La société mexicaine dite métisse est née d’un rejet des conditions de vie indiennes (pour différentes raisons, parfois opposées, qu’il serait fastidieux d’énumérer ici) et d’un parti pris pour ce que représente le monde occidental, chrétien et marchand.

Au mieux les bonnes volontés vont chercher à réformer ce monde totalitaire, à le rendre moins inhumain ; au mieux les bonnes âmes vont chercher à intégrer le monde indien en déliquescence dans l’univers capitaliste et lui proposer des projets qui lui offriraient des conditions de vie meilleures. Je vois se développer autour de moi, au sein de la société civile oaxaqueña ou mexicaine ces deux options ou, plutôt, ces deux intentions ; ne dit-on pas que l’enfer est pavé de bonnes intentions ? Ainsi le monde occidental chrétien et capitaliste est-il pavé de bonnes intentions.

Pourtant la ligne de partage des eaux, si elle n’est pas toujours consciente et visible, est nettement tracée pour définir la position de chacun.

Il se peut bien que les zapatistes soient à cheval sur cette ligne de partage des eaux et que leur décision tactique (ou stratégique ?) de participer à l’élection présidentielle apporte plus de confusion que d’éclaircissement, cependant ils se définissent comme peuples indiens en guerre contre le monde capitaliste (universaliste et totalitaire). En tant qu’Indien de Marseille et intégrant de la Sexta, je suis de leur côté, je ne peux être que de leur côté. En tant qu’individu je ne peux qu’aspirer à devenir un être social.
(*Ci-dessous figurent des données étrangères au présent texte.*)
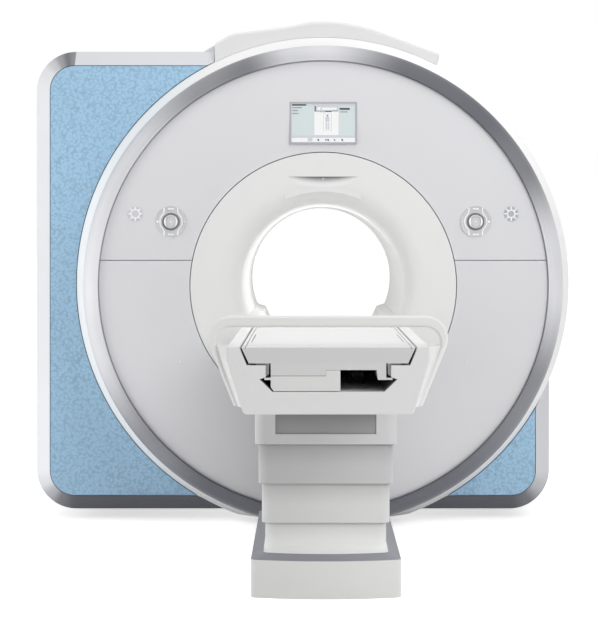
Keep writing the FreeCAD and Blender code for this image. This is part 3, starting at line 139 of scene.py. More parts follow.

Les peuples indiens à travers leur vie sociale, à travers les fondements culturels sur lesquels repose leur forme d’organisation, nous offrent notre futur, à nous de nous en saisir. Nous n’avons rien à leur apporter et nous avons tout à réapprendre d’eux. C’est alors que le mot de solidarité prend tout son sens. (Ceci n’était qu’un aparté.)